Но если, к примеру, наши с тобой мнения на этот счет не совпадут, уверен, позднее ты согласишься со мной. В Лувре меня расстраивает то, что тамошние Рембрандты портятся и что болваны из дирекции губят множество прекрасных картин. Скажем, раздражающий желтый тон некоторых полотен Рембрандта – следствие порчи от сырости и других причин, и я могу указать тебе эти случаи.
Сказать, каков цвет Рембрандта, так же сложно, как дать название серым оттенкам Веласкеса; за неимением лучшего можно говорить «золото Рембрандта», что и делают, но это слишком расплывчато.
Приехав во Францию, я – едва ли не лучше многих французов – прочувствовал Делакруа и Золя, и мое искреннее и открытое восхищение ими безгранично.
Все потому, что я составил себе более или менее полное представление о Рембрандте: один, Делакруа, пользуется цветами, другой, Рембрандт, – валёрами, но они равны друг другу.
Золя и Бальзак, живописцы общества, реальности во всей ее полноте, пробуждают в тех, кто ценит их, редкостные художественные эмоции, именно потому, что они схватывают описываемую эпоху целиком. И хотя Делакруа изображает человечество, жизнь в целом, а не эпоху, он все-таки принадлежит к этому же семейству вселенских гениев.

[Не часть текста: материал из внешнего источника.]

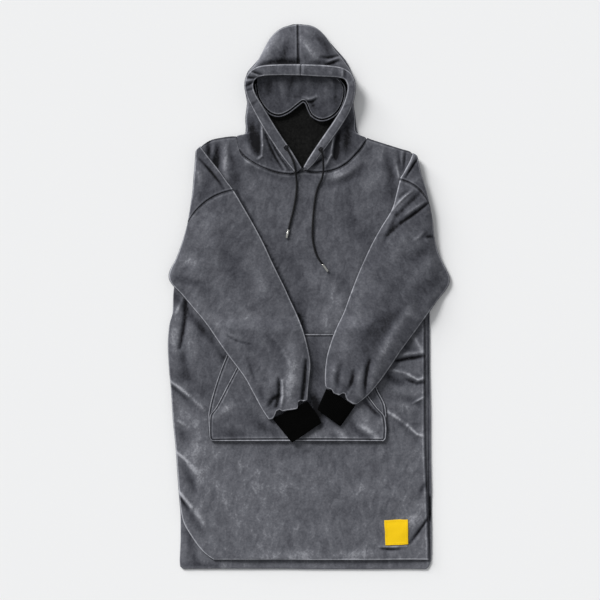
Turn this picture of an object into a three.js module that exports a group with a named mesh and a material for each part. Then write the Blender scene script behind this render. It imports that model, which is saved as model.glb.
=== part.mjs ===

Мне очень нравятся последние слова, кажется Сильвестра, которыми заканчивается великолепная статья:
«…так умер – чуть ли не с улыбкой – Эжен Делакруа, из племени великих художников, живший с солнцем в голове и с бурей в сердце, переходивший от воинов к святым, от святых к влюбленным, от влюбленных к тиграм, от тигров к цветам».
Домье – также великий гений.
Милле – живописец целой нации и мест, в которых она обитает.
Возможно, эти великие гении – всего лишь помешанные, и, чтобы иметь безграничное доверие и уважение к ним, надо самому быть помешанным. Ну и пусть – я предпочту свое безумие чужой мудрости.
Прийти к Рембрандту не напрямую – может, это и есть самый прямой путь. Поговорим о Франсе Хальсе. Он никогда не писал Христа, благовестий пастухам, ангелов, распятий и воскресений, никогда не писал обнаженных женщин, сладострастных бестий.
Он писал портреты, и ничего, ничего, ничего больше.
Портреты солдат, собрания офицеров, портреты чиновников, собравшихся ради дел республики, портреты матрон с розовой или желтой кожей, в белых чепцах, в шерсти и черном атласе, обсуждающих бюджет сиротского приюта или богадельни, он писал портреты добрых горожан в семейном кругу – мужчина, женщина, ребенок, – он писал пьяницу, старую торговку рыбой с ухмылкой ведьмы, красивую шлюху-цыганку, младенца в пеленках, лихого дворянина-бонвивана, усатого, в сапогах со шпорами, он писал себя с женой, юных, влюбленных, на дерновой скамье в саду после первой брачной ночи, он писал негодяев и хохочущих мальчишек, он писал музыкантов, он писал толстую кухарку.
Больше он не знал ничего, но это – стоит Дантова Рая, Микеланджело, Рафаэля и даже греков. Это прекрасно, как Золя, но здоровее и веселее, при этом так же живо, ибо его эпоха была здоровее нашей и не такой печальной. А теперь – что такое Рембрандт? Совершенно то же самое: автор портретов. Вот для начала здоровое, широкое, ясное представление, которое следует иметь о двух выдающихся голландцах, стоящих друг друга, прежде чем углубляться в предмет.